Image: Dennis Stone/REX Shutterstock. Paul Hogan with his first wife, Noelene Edwards, whom he married and divorced twice before leaving her for his Crocodile Dundee leading lady, Linda Kozlowski.

The 2014 split from Linda Kozlowski

The marriage that began the scandal ended quietly in 2014, after 23 years. Kozlowski walked away with a lump sum of about 5.775 million US dollars, while Hogan kept full rights to the Crocodile Dundee character and the company behind the films. She was allowed to stay in their Venice Beach home, and the two shared custody of their teenage son. Hogan later sold a Malibu property to a fellow expat, Chris Hemsworth.

"I lived in Paul's shadow for many, many years," Kozlowski said, "and it's nice to feel my own light right now."
Paul Hogan, Linda Kozlowski and their son Chance arriving at the 2012 G'Day USA Los Angeles black tie gala. Picture: Thorpe Rupert

At 86, Hogan says he wants to come home

Hogan is 86 now and has spoken openly about his health, including a benign growth that wrapped around his abdominal aorta, the steroid treatment that left him frail, and the arthritis and an old knee injury that have him using a wheelchair at times. He's said his great remaining wish is to return to Australia for good. It would be a long way back. When his accountants drew up the checklist for his 2005 move to the United States, the Herald noted, one of the 40 tasks on it read simply: "change will regarding ashes."

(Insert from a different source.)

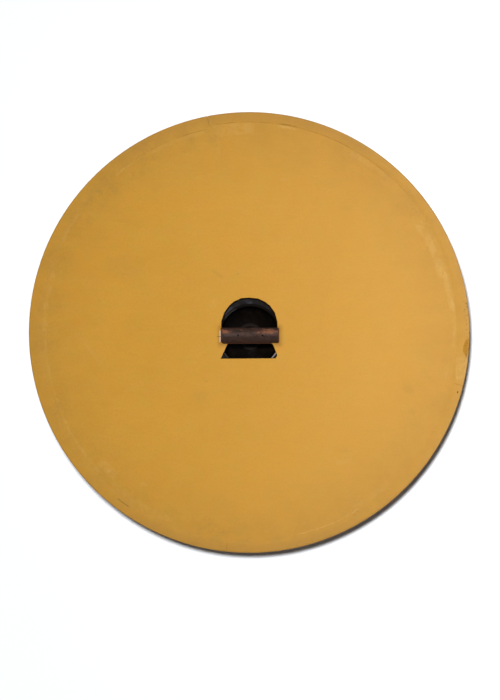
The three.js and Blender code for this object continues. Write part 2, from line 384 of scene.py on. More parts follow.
def wrap_section(share):
    """A point (y, z) at a share of the way round the grip, from the middle of its front."""
    half = WRAP_HALF
    front = FRONT_Z - 0.3 * MM - LEATHER_T
    corner = WRAP_FRONT_CORNER
    crown = wrap_high.z - BACK_Z - WRINKLE
    flat = half - corner
    side = BACK_Z - front - corner
    turn = corner * pi / 2
    over = pi * sqrt((half * half + crown * crown) / 2)
    total = 2 * (flat + turn + side) + over
    run = share * total
    mirrored = run > total / 2
    if mirrored:
        run = total - run
    if run < flat:
        y, z = run, front
    elif run < flat + turn:
        angle = (run - flat) / corner
        y, z = flat + corner * sin(angle), front + corner - corner * cos(angle)
    elif run < flat + turn + side:
        y, z = half, front + corner + run - flat - turn
    else:
        angle = (run - flat - turn - side) / (over / 2) * pi / 2
        y, z = half * cos(angle), BACK_Z + crown * sin(angle)
    return (-y if mirrored else y), z


def wrap_trim(x, y, z):
    """How y changes where the cap is cut: its edge is shorter at the lower right, its corners rounded."""
    end = WRAP_HALF_LENGTH
    if y < 0 and z > FRONT_Z + BOARD_T / 2:
        trim = CAP_TRIM_RIGHT * smooth(x, CAP_START, CAP_START + 3 * MM)
        trim += ROUNDED_LOW_LEFT * smooth(-x, end - 7 * MM, end) ** 2
        trim += ROUNDED_LOW_RIGHT * smooth(x, end - 4 * MM, end)
        return y + trim * -y / WRAP_HALF
    if y > 0:
        return y - ROUNDED_UPPER * smooth(abs(x), end - 4 * MM, end) * y / WRAP_HALF
    return y


def wrap_point(x, share):
    """A point of the leather's outside, its ends turned down and its surface creased."""
    y, z = wrap_section(share)
    rise = max(z - WRAP_LINE, 0)
    y = wrap_trim(x, y, z)
    end = smooth(abs(x), WRAP_HALF_LENGTH - END_TURN, WRAP_HALF_LENGTH)
    rise *= sqrt(max(1 - end * end, 0.0)) if abs(x) < WRAP_HALF_LENGTH - 1e-6 else 0.0
    spot = Vector((x * 60, y * 60, z * 60))
    lift = WRINKLE * (noise.noise(spot) * 0.6 + noise.noise(spot * 0.5) * 0.4)
    if z > WRAP_LINE:
        z = WRAP_LINE + rise * (1 + lift / (6 * MM))
    return x, y * (1 + lift / WRAP_HALF), z


def wrap_skin():
    """The leather's outside as an open sheet; only its caps reach past the hand hole."""
    bm = bmesh.new()
    bmesh.ops.create_grid(bm, x_segments=WRAP_COLUMNS, y_segments=WRAP_ROWS, size=0.5)
    buried = []
    for vert in bm.verts:
        x, share = vert.co.x * 2 * WRAP_HALF_LENGTH, vert.co.y + 0.5
        if abs(x) > CAP_START and wrap_section(share)[1] <= WRAP_LINE:
            buried.append(vert)
        vert.co = wrap_point(x, share)
    bmesh.ops.delete(bm, geom=buried, context="VERTS")
    bmesh.ops.translate(bm, vec=(GRIP_X, GRIP_Y, 0), verts=bm.verts)
    bmesh.ops.remove_doubles(bm, verts=bm.verts, dist=1e-5)
    bmesh.ops.recalc_face_normals(bm, faces=bm.faces)
    crown_face = max(bm.faces, key=lambda face: face.calc_center_median().z)
    if crown_face.normal.z < 0:
        bmesh.ops.reverse_faces(bm, faces=bm.faces)
    mesh = bpy.data.meshes.new("grip_leather")
    bm.to_mesh(mesh)
    bm.free()
    return mesh


def make_wrap():
    """Leather drawn round the bar, with a cap at each end lying on the board."""
    mesh = wrap_skin()
    skin = bpy.data.objects.new("grip_leather_skin", mesh)
    bpy.context.scene.collection.objects.link(skin)
    wall = skin.modifiers.new("wall", "SOLIDIFY")
    wall.thickness = LEATHER_T * 0.85
    wall.offset = -1
    wall.use_even_offset = False
    walled = evaluated_mesh(skin)
    discard(skin)
    walled.name = "grip_leather"
    return piece_of(walled, "grip_leather", ["grip_wrap"], sharp=60)


# ------------------------------------------------------------------ boss

OPENING_R = 57 * MM
BOSS_T = 2 * MM
ROOT_FILLET = 6 * MM
NECK_DEPTH = 12 * MM
NECK_TAPER = 1 * MM
DISC_R = 22 * MM
STEP_RUN = 2.8 * MM
STEP_HEIGHT = 3 * MM
DENT = 0.22 * MM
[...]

The left-wing mastheads cheering his pelican line are the ones that took him apart

None of this puts any politician beyond criticism. However, it does mean the criticism is worth weighing against the man making it, and against the same left-wing outlets now amplifying it. The same old press replaying Hogan's pelican jab spent 40 years building him into a national symbol, then splashed the tax fraud allegations and the ugly divorce across their pages the moment the image cracked. Hanson has stood in front of Australian voters and been elected, repeatedly. Paul Hogan has stood in front of a camera in California. He's entitled to his opinion. Australians are entitled to remember exactly where it's coming from.